The paper provides an overview of four elements of the Bankruptcy Act:
1. The default period of bankruptcy
2. debt agreements
3. personal insolvency agreements
4. offence provisions
“That’s vital to create less confusion and less interpretation for both AFSA and the practitioner,” says Trpcevski, Managing Partner of WA Insolvency Solutions (WAIS), Jirsch Sutherland’s WA division. “At present, AFSA does a great job in issuing practice statements and guidelines for Bankruptcy Trustees.”
One-year bankruptcies were last proposed in December 2015, when the Government introduced legislation to reduce the default bankruptcy period from three years. The aim was to reduce the stigma associated with bankruptcies, encourage entrepreneurs to re-engage in business sooner and encourage people, previously deterred by punitive bankruptcy laws, to pursue their own business ventures. While there was public consultation on the proposal and the Bankruptcy Amendment (Enterprise Incentives) Bill 2017 was introduced to Parliament on October 19, 2017, it lapsed with the calling of the 2019 federal election.
“I welcome the one-year discharge period for first-time, good-faith bankruptcies,” says Baskerville. “However, it should also mean that the administration of the estate concludes at that time or soon after.
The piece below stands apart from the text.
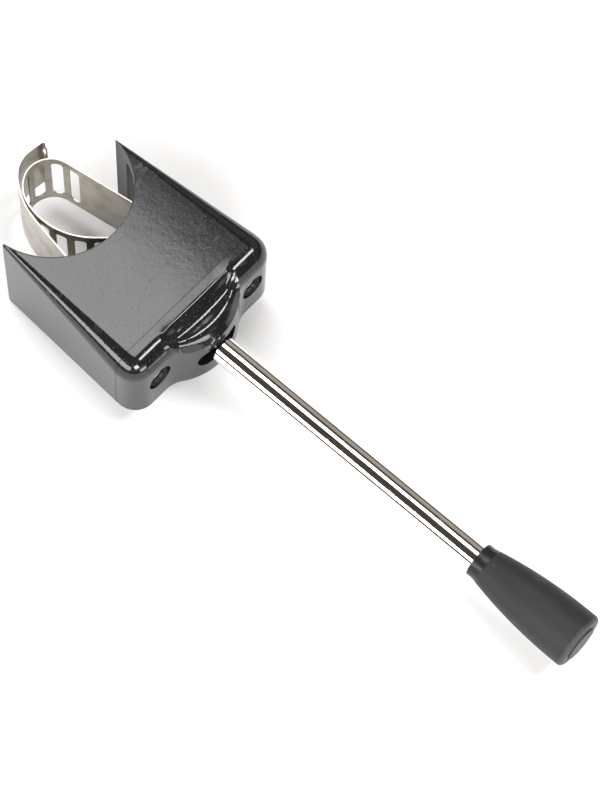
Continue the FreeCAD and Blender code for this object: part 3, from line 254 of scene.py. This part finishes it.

The shorter period would enable bankrupts to ‘fail fast’ and move forward, and it would enable Trustees to wind up the matter quickly, which could also be better for creditors.”
Trpcevski agrees, saying the current discharge period of three years can be an issue. “It can make the process for creditors and trustees problematic and cumbersome,” he says.
“The shorter discharge period would allow those individuals to move on more quickly with their lives, whether they’re an employee, business owner, or director,” he adds. “As the economic climate has changed, there is a greater level of understanding as to the reasons why someone goes down this road. Awareness of the options and the education by the advisers and experienced practitioners gives comfort to individuals. I also believe many people would understand the mental health benefits and relief of moving on sooner.”
Baskerville adds that extending beyond one year in certain circumstances should also be considered. “As Trustees, we need the ability to extend a bankruptcy beyond one year for certain circumstances – that is, if we suspect there’s wrongdoing by the bankrupt; if the bankrupt has been engaged in ‘voidable transactions’; in the event of non-compliance with a Trustee’s written directions or failure to disclose property, income or a liability; or has provided the Trustee with false information about their affairs,” he says. “I also believe the discharge period should be extended beyond one year for ‘repeat offenders’, so it’s more severe if someone declares bankruptcy a second or third time, for example. That would help deter ‘personal insolvency phoenixing’.”
Breaking the stigma
However, Baskerville and Trpcevski aren’t convinced that reducing the discharge period will have much impact on the stigma that surrounds bankruptcy.
“Everyone’s situation is different,” says Trpcevski. “Bankruptcies occur for a number of reasons, such as falling property prices, family disputes, marriage disputes, not getting paid for work done, or shortfalls on financed equipment. The reasons why people declare bankruptcy have evolved over time – and these days most people know someone who has gone through bankruptcy, whereas previously, it was an anomaly.”
A concern that reducing the discharge period will lead to more people declaring bankruptcy rather than finding a solution to their financial problems, is also unlikely, says Trpcevski.
“It will depend on their situation, how the changes are publicised to the general public and what advice they get from their accountant or lawyer,” he says. “There are options other than bankruptcy – for example, informal agreements or Personal Insolvency Agreements.
“The key to finding the best solution is early intervention, the right advice around the options, and clear communication.”